How to Train Your Dragon is a sublime trilogy of a kind that I wish Hollywood would make more of. Aesthetically it is amongst the finest animation you’ll see today with exquisitely designed environments resplendent with colour and the hundreds of dragons of all shapes, sizes and forms who are brought to vigorous life. Narratively it is a moving tale about growth and change that never flinched from depicting how difficult and harsh life could be yet remained inspiring and hopeful through it all. One of its greatest accomplishments is its portrayal of a human-animal relationship as visceral and as powerful as that of Hiccup and Toothless. Through expressions, body language, actions, gestures, parallels and the language of visual storytelling, How to Train Your Dragon formed an intrinsic bond between the two characters that felt as real as any relationship you might care to name between two humans and conveyed in visual terms what dialogue never could.

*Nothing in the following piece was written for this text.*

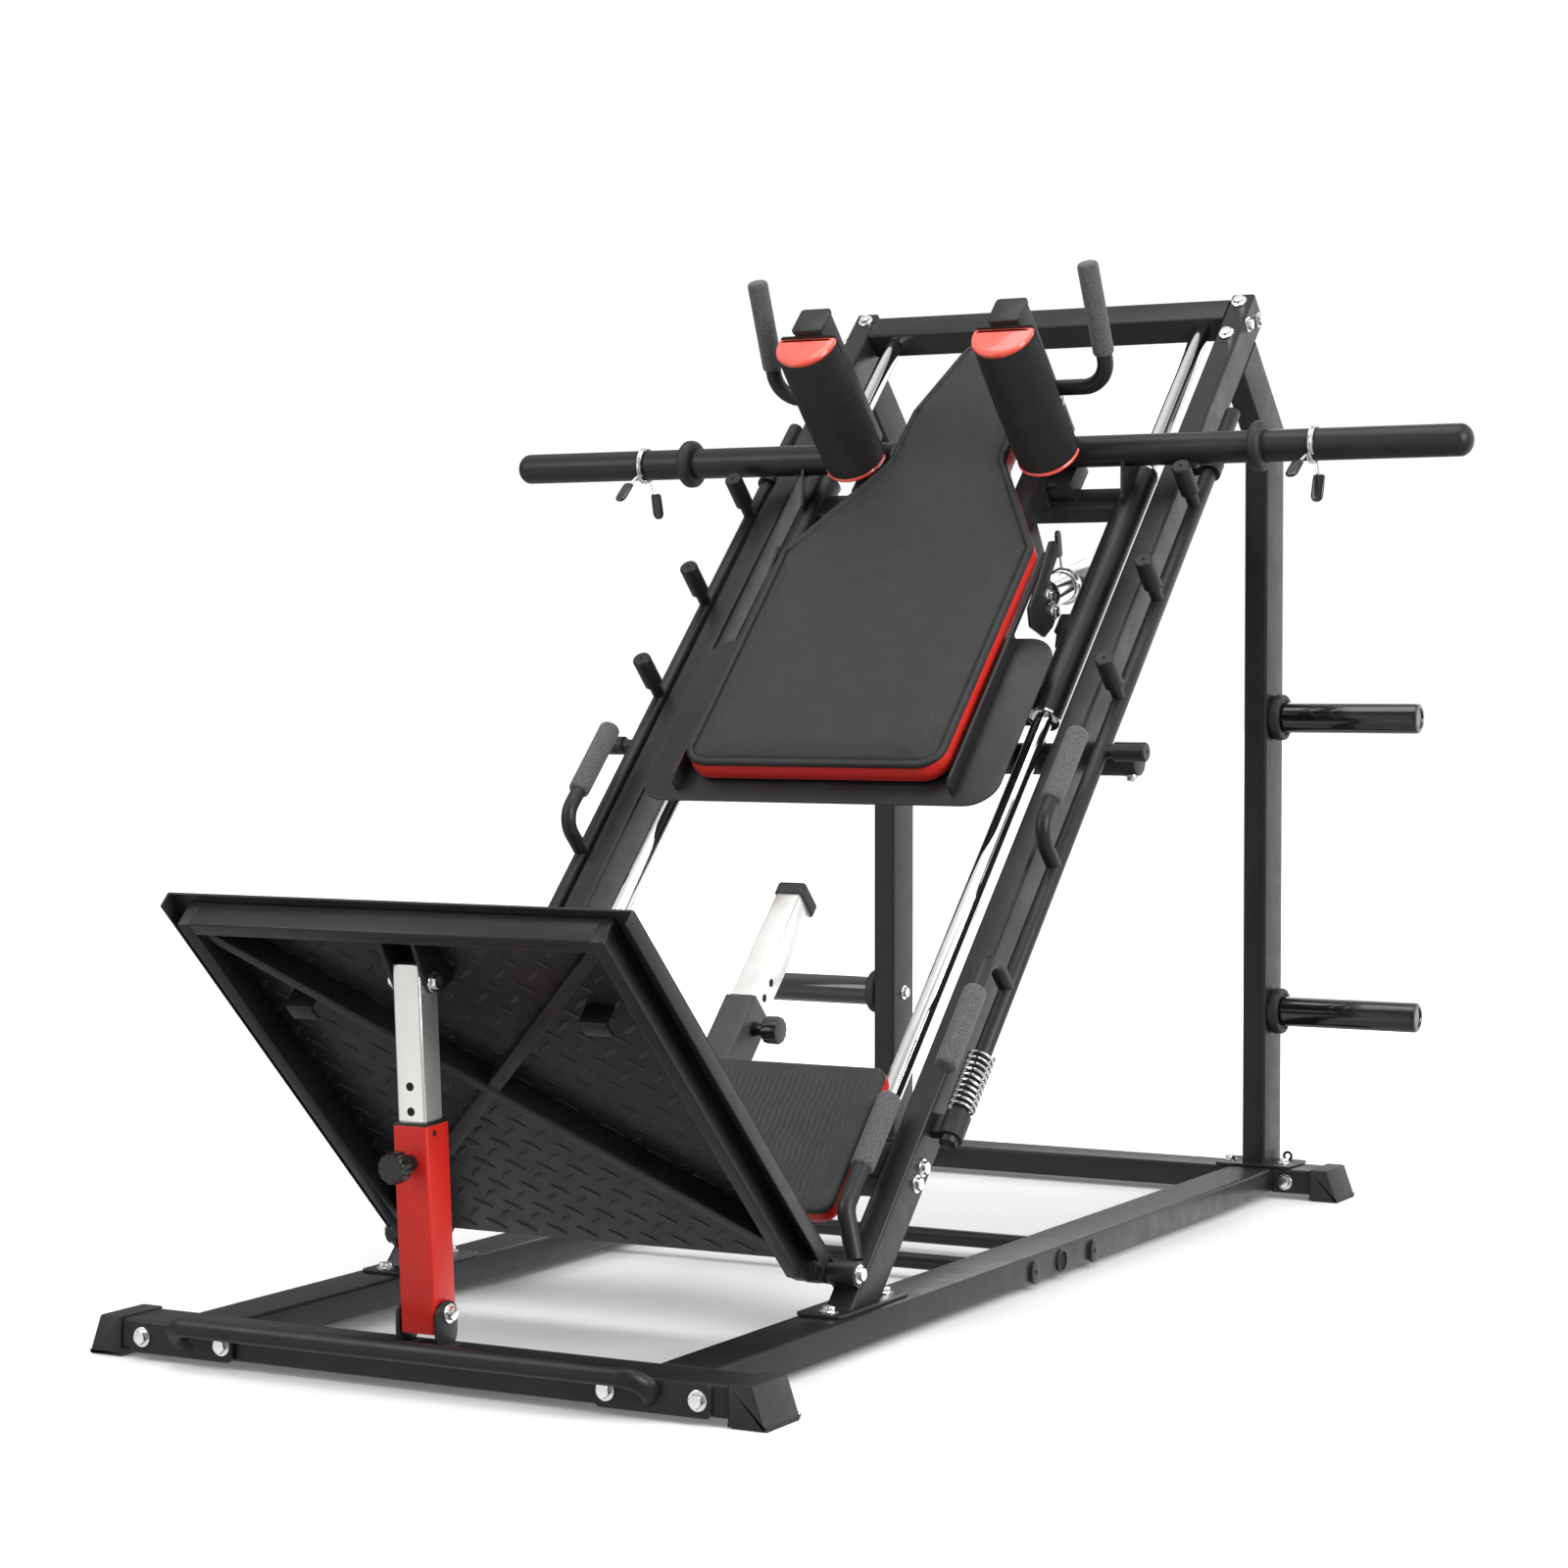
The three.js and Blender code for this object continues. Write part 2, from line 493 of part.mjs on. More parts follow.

This conclusion to a trilogy that comes second only to Toy Story in the hierarchy of animated film trilogies (although let’s wait and see how no. 4 goes) closes on such a beautifully poignant and heartfelt note that no amount of minor flaws that I could point out can even come close to making me feel like the journey wasn’t worth it. The Hidden World is not a perfect film but it does contain the perfect ending and that is enough.